● Records:
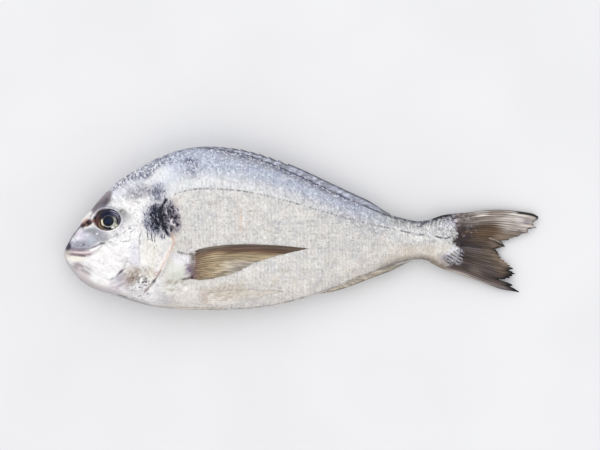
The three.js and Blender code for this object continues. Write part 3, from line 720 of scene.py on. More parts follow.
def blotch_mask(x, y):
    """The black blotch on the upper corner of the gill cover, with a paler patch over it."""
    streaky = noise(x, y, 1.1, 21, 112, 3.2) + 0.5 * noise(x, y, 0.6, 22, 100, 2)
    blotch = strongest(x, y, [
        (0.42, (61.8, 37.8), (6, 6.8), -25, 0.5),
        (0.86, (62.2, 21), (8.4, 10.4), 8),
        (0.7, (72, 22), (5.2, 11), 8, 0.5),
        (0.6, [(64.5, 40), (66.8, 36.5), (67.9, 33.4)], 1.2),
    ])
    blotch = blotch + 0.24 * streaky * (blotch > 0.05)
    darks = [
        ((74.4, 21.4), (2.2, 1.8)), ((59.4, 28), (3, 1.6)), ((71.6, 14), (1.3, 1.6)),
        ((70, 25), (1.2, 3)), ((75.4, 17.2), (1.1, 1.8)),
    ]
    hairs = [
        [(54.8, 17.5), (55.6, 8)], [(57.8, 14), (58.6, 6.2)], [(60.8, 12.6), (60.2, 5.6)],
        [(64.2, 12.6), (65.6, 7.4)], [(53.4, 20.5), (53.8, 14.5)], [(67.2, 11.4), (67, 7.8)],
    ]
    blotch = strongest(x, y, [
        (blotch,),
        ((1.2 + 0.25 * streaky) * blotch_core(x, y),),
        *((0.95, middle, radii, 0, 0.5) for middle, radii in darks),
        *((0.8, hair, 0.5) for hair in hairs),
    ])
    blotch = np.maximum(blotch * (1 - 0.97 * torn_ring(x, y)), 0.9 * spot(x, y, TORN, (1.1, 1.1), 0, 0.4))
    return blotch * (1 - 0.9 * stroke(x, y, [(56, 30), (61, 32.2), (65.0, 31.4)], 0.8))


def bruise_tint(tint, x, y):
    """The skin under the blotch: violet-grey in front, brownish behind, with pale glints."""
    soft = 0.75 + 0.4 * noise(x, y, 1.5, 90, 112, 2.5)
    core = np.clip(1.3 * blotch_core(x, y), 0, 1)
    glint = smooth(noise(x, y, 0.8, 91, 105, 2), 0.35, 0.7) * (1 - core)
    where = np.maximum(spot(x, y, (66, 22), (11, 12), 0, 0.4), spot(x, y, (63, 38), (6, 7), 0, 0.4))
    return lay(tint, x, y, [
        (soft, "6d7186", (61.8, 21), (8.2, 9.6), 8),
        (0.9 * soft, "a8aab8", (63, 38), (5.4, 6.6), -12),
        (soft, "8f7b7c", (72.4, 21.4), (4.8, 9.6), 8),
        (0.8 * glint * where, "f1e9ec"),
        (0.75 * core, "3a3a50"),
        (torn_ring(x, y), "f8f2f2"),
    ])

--

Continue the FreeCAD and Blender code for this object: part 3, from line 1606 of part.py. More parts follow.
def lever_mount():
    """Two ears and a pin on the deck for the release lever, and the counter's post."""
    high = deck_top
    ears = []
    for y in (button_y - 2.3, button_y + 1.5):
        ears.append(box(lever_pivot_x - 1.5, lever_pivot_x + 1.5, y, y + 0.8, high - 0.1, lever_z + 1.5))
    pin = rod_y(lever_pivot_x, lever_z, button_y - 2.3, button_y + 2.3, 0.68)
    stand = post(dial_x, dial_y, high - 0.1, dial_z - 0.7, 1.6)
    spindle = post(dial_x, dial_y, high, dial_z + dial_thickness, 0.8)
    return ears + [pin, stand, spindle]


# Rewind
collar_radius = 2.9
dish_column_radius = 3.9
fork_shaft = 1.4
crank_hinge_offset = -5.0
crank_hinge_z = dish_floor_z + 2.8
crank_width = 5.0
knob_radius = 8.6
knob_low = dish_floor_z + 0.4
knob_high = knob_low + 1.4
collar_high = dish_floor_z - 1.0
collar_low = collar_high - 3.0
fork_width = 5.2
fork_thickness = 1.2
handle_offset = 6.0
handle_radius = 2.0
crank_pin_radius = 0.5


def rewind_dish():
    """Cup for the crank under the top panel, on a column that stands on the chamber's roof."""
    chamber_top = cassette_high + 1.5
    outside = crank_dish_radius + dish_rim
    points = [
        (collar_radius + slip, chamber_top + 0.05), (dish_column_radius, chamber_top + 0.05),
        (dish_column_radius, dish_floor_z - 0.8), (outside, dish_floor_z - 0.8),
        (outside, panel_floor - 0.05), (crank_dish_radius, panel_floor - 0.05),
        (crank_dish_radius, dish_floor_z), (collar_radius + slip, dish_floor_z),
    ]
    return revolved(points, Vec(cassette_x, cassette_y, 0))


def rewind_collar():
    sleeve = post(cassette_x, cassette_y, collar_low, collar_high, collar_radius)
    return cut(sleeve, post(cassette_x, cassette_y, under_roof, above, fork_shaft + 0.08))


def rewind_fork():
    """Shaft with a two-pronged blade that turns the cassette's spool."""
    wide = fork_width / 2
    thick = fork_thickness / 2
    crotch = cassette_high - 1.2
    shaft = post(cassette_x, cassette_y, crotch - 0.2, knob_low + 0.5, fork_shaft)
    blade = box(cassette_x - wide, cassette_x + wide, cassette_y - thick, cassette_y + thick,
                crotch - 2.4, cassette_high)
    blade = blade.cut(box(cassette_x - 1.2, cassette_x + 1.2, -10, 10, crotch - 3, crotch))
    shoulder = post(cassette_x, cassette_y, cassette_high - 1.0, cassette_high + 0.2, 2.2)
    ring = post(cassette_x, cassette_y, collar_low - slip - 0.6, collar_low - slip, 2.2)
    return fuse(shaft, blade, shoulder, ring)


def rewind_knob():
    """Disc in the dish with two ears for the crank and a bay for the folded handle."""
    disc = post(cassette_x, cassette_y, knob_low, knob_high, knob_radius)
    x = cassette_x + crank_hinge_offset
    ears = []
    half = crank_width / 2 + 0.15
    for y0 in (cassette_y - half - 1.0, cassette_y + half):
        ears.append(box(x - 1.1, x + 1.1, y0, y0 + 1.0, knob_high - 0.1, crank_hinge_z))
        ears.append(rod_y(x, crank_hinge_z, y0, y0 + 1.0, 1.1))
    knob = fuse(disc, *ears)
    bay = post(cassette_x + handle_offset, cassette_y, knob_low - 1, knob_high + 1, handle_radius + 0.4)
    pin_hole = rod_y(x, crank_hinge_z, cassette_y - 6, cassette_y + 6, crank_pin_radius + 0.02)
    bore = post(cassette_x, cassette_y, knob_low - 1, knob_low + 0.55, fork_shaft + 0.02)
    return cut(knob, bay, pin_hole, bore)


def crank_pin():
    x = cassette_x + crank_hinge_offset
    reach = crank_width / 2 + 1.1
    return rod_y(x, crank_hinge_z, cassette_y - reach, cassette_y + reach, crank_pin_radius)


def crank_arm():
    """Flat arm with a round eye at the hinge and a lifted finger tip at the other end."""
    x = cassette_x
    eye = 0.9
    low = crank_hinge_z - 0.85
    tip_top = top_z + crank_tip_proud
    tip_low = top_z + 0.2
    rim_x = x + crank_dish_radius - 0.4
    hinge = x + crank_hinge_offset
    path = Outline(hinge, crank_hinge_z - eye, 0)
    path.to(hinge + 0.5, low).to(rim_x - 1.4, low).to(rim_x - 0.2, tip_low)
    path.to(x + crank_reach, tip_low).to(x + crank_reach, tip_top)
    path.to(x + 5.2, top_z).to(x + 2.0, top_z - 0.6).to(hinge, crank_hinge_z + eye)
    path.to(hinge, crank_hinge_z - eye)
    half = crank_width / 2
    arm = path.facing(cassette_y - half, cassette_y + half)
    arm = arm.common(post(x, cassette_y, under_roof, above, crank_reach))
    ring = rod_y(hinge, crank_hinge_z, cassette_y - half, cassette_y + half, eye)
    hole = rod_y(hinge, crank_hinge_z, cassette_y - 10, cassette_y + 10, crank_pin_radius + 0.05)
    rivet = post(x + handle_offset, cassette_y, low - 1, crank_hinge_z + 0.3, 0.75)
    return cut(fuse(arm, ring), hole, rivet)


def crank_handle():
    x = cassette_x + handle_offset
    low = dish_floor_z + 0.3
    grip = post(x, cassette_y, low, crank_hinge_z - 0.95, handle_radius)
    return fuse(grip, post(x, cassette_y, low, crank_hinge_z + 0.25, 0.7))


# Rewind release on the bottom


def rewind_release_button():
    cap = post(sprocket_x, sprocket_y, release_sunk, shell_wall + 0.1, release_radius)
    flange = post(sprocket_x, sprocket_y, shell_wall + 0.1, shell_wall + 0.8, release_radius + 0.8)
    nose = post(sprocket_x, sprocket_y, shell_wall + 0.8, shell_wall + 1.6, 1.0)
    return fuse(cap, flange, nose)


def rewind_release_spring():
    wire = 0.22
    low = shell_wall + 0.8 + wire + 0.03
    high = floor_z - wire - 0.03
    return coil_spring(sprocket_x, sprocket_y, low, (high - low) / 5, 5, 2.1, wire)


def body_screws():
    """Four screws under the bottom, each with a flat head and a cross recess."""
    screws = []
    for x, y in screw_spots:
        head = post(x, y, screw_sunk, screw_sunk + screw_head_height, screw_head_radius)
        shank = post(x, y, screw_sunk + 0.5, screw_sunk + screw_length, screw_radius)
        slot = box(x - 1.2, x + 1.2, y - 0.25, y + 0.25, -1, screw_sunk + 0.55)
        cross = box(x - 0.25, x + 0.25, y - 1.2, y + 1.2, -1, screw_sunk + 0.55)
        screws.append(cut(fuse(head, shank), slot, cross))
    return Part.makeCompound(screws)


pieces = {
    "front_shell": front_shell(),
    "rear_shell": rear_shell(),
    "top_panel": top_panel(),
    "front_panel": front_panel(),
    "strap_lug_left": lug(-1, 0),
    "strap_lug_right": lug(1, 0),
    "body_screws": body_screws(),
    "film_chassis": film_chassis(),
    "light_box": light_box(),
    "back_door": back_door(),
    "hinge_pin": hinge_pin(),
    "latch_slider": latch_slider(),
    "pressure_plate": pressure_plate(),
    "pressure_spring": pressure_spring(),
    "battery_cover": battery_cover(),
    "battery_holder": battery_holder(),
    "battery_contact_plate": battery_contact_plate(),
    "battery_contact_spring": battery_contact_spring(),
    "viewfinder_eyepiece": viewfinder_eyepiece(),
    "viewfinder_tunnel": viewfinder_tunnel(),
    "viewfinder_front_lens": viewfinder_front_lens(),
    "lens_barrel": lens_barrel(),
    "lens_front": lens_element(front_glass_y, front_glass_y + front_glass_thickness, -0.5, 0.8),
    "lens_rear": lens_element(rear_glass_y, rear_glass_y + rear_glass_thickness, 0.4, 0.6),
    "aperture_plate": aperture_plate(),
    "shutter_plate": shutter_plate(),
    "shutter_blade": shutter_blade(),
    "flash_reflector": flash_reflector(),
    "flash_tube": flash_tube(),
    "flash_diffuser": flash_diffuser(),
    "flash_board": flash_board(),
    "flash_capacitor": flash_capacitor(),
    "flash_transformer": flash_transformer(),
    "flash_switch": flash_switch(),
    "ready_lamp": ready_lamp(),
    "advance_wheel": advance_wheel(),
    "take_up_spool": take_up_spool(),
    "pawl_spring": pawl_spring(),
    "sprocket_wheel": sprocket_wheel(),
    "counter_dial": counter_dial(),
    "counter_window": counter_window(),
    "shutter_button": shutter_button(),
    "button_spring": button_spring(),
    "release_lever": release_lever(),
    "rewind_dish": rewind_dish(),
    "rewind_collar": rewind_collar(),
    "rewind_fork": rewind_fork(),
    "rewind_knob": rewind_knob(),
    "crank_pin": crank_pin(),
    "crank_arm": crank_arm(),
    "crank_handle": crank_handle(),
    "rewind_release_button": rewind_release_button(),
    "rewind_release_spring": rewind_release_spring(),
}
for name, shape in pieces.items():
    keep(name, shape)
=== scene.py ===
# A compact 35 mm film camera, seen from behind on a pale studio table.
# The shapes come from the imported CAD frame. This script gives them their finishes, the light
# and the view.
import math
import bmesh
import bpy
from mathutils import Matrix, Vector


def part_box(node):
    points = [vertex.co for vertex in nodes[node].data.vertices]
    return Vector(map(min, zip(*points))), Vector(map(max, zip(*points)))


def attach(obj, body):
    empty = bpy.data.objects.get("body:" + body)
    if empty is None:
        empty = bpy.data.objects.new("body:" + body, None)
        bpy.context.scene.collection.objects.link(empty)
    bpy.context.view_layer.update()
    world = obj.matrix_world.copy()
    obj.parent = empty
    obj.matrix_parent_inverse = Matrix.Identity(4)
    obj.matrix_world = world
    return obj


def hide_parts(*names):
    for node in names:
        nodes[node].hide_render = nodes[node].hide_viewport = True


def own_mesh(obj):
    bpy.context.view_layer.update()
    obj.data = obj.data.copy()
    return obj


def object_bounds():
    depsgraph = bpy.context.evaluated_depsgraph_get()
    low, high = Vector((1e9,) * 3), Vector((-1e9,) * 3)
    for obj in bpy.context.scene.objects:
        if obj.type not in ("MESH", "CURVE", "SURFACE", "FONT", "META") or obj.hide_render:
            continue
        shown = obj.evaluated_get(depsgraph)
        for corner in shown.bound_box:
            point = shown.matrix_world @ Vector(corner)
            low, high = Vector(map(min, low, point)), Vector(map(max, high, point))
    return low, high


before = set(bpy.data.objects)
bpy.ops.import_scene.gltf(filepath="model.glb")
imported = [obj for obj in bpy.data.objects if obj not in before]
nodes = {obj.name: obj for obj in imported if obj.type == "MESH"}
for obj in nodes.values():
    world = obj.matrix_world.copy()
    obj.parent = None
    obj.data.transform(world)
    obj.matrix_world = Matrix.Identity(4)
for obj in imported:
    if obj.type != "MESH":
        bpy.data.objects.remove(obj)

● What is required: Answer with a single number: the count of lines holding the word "depsgraph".

● Solution below: 2